At the annual meeting, anybody could get up and say what they thought should be done, like the playground at such and such a place needed supervision, or there was a terrible plan afoot to do something or other to the neighborhood. There are always terrible plans afoot in New York. So as anybody mentioned something to be done, or the need to carry on with something already under way, it would be written on the blackboard and given a number. At the end of the meeting, everyone interested in number one would be told to go over beside the piano, anybody interested in number two go near the door, and so on. Maybe nobody would respond to a number except the person who had said it. Maybe many members would respond to other numbers.
Whoever showed up as wanting to work on a given task—cared about fundraising or whatever—would elect their own chairman out of their groups of volunteers. This was self-organization. Regular meet was held once a month. If there was a squabble about something, or an emergency arose, the system was flexible enough so that members could add or subtract what was being done. If there was dissension about any proposal or program, we wouldn’t continue it or start it in the first place. What was done was always what people agreed should be done or at least had no persuasive objection to.

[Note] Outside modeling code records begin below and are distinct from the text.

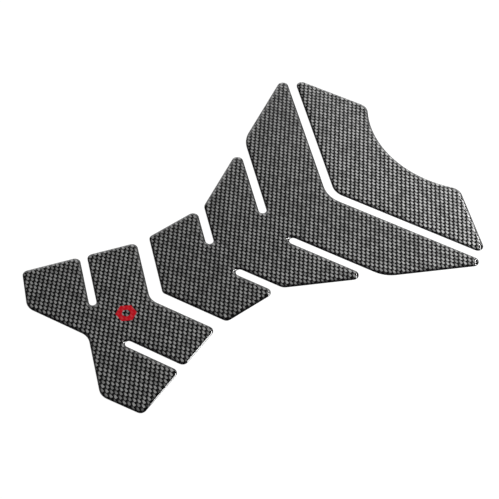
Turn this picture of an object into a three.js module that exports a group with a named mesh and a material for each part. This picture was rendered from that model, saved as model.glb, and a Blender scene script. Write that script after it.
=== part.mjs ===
import * as THREE from "three";

// A stick-on tank pad in three flat segments. Each segment is a printed film with a clear
// resin dome cast on it. Lengths are in millimetres and angles in degrees. The pad lies on
// its adhesive side: length along X with the filler cap end at +X, width along Y, up is +Z.

// Laminate
const filmThickness = 0.3;
const domeHeight = 1.1;
const domeEdgeWidth = 2.4;

// Every chevron edge and relief slot sweeps forward from the pad's axis by this angle
const sweepAngle = 24.4;

// Relief cuts, each measured square to its edges
const rearSlotWidth = 3.5;
const middleSlotWidth = 3.9;
const rearGapWidth = 6.4;
const frontGapWidth = 4.3;

// Rear segment: lengths along the axis, half widths from the axis
const tailLobeLength = 5.6;
const rearMainLength = 28.7;
const rearWebHalfWidth = 13.7;
const tailCornerHalfWidth = 30;
const tailTipHalfWidth = 49;
const tailEndAngle = 26;
const rearFrontHalfWidth = 31.6;

// Middle segment: three lobes along the axis, joined by a web
const hindLobeLength = 30.6;
const centreLobeLength = 32.2;
const foreLobeLength = 36.4;
const middleWebHalfWidth = 10.95;
const waistHalfWidth = 31;
const wingHalfWidth = 79.1;

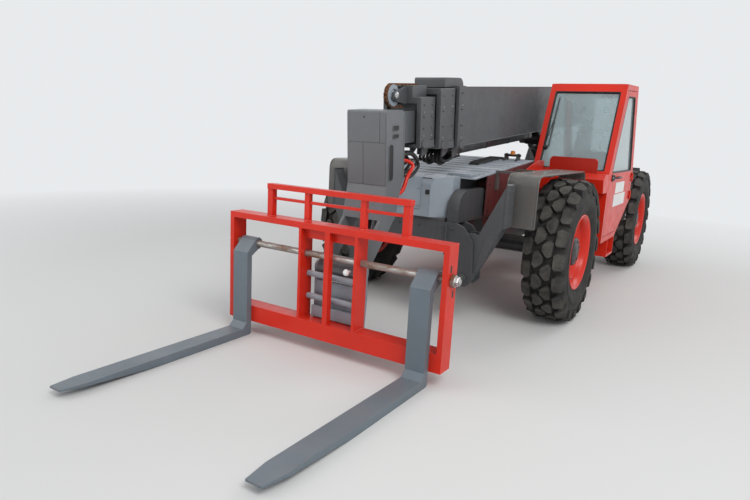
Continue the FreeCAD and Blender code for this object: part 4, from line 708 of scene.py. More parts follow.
NUT_PROFILE = (
    (-0.004, 0.019), (0.004, 0.019), (0.004, 0.015), (0.020, 0.0145), (0.023, 0.011), (0.023, 0.0085),
    (0.036, 0.008), (0.038, 0.005))
NUT_CIRCLE, PLUG_CIRCLE, VALVE_RADIUS = 0.178, 0.092, 0.272


def make_rim(end, side):
    """A rim: one closed profile from the lip through barrel, dish and disc; its hub, nuts and valve."""
    centre = wheel_centre(end, side)
    out = np.array([0.0, SIDES[side], 0.0])
    body = f"wheel_{end}_{side}"
    add_piece(f"rim_dressed_{end}_{side}", body, [("red paint", lathe(RIM_PROFILE, centre, out, 72, True))],
              crease=40.0, replaces=(f"rim_{end}_{side}",))
    count = bpy.context.scene.telehandler_wheels.nuts
    nuts = [placed(place, out, TURN * i / count) for i, place in
            enumerate(around(centre + 0.036 * out, Z_AXIS, X_AXIS, NUT_CIRCLE, count))]
    plugs = around(centre + 0.1265 * out, Z_AXIS, X_AXIS, PLUG_CIRCLE, 5)
    stem = centre - VALVE_RADIUS * Z_AXIS + 0.062 * out
    valve = tube([stem, stem + 0.03 * out + (0, 0, 0.004), stem + 0.055 * out + (0, 0, 0.016)], 0.0045, 8, 3)
    add_piece(f"hub_dressed_{end}_{side}", body, [
        ("black paint", lathe(HUB_PROFILE, centre, out, 48)),
        ("zinc", copies(lathe(NUT_PROFILE, ORIGIN, Z_AXIS, 12), nuts)),
        ("black paint", bolts(plugs, out, washer=False)), ("hose", valve)])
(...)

DUER: That is a really important lesson, actually, the—I mean, I know it has to be reinvented with every group, but in a sense, you know, the experience of this is really, really instructive. And helping groups that are starting to organize by having them meet and talk with people who have lived through this, gone through this, could be really helpful.
What’s the name of this particular one?
JACOBS: This was the West Village Committee. They still have a newsletter. And as far as I know, they are the only neighborhood in New York that succeeded in getting a plan for housing built: the West Village Houses. It was hard to get. The city planning department lost the plans and there were other delays of seven years. Somebody at one of the planning department meetings said if we let this neighborhood plan for itself, every neighborhood will want to plan for itself.
DUER: What a great idea.
JACOBS: And it would hav
e saved the city so much money because we worked out a plan that didn’t require anything to be demolished. The new houses could go into vacant places. We had good architects who worked out three different plans that could, in combinations or alone, fit in any site. You could have the advantages of scale in design and construction without needing a big clean slate. And those houses remain very popular. They were an early example of infill.
COMMUNITY PARTICIPATION
JACOBS: Community participation was a great danger to us, too. It was mandated in the national urban renewal law but the way the city planning commission and other city agencies interpreted it was that if any community organization discussed with the officials or their staff what they thought would be good for the community, no matter whether they were going to get it or not, the participation provision in the law was fulfilled.
DUER: Oh, my God.
JACOBS: We would have been caught, trapped.
CHAVEZ: Just by talking.
JACOBS: Just by talking. Fortunately, somebody in our neighborhood, by pure luck, knew the federal official who was in charge of the New York and New England office of urban renewal. She got him to tour the neighborhood and see if he thought it was a slum. He didn’t; he thought it was a wonderful neighborhood. But he told us about community participation, and said that if we wanted to save this neighborhood, the one thing we must never do was to speak of what we would like. This was the single most important thing we learned. We were called names for this: selfish and negative. What a bunch of negative people! But everybody in the neighborhood understood and was careful never to talk to anybody in government about what we would like.